Reason:     The existing bungalow on the site which is of period 1930s design and which references the Arts and Crafts style of nearby listed properties, has heritage value alone and as a group with other 1930s period properties in the Tadcaster Road Conservation Area, which it sits adjacent to. It is in an iconic location, forms part of the historic character of this part of  York, enhances the setting of this and the Central Historic Core Conservation Area which it also borders, and also the setting of the Grade II* listed Elmbank Hotel. The proposed replacement dwelling is not an appropriate design in this historic context. The proposed development is found to be contrary to paragraph 130 of the National Planning Policy Framework 2019 being inappropriate and poor design that fails to improve the character and quality of the area. The proposal is also contrary to emerging policy 'DP3 Sustainable Communities' in the City of York Local Plan Publication Draft February 2018 as it does not respect nor enhance the historic character of York. It also causes harm to the setting of both conservation areas and the setting of the Grade II* listed building. There are no public benefits to outweigh this harm and thus it is also contrary to Section 16, particularly paragraphs 194 and 196 in the National Planning Policy Framework 2019, which requires development to sustain and enhance the significance of designated heritage assets.


The applicant has failed to demonstrate that the existing dwelling could not be reused rather than demolished.
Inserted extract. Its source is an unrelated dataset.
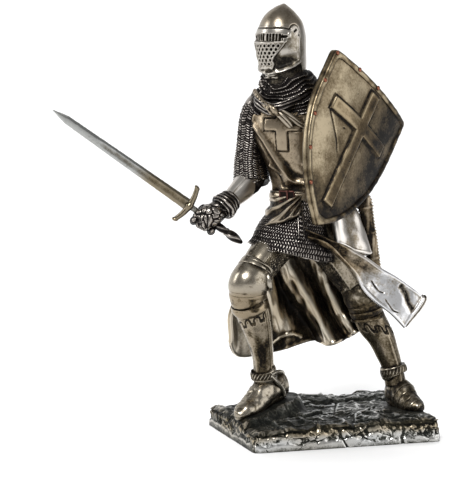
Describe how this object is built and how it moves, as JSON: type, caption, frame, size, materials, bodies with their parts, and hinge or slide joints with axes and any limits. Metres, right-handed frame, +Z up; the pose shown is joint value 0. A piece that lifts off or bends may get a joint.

Section 2, paragraph 8 (c) of the National Planning Policy Framework 2019 sets environmental objectives including protecting the built and historic environment, making effective use of land and minimising waste. Whilst the proposed design is bold, no environmental benefits of the replacement building have been proposed that outweigh the harm caused by not reusing the existing building or materials. As such, the proposed development is not considered to be sustainable development as set by the NPPF 2019 in the above paragraph.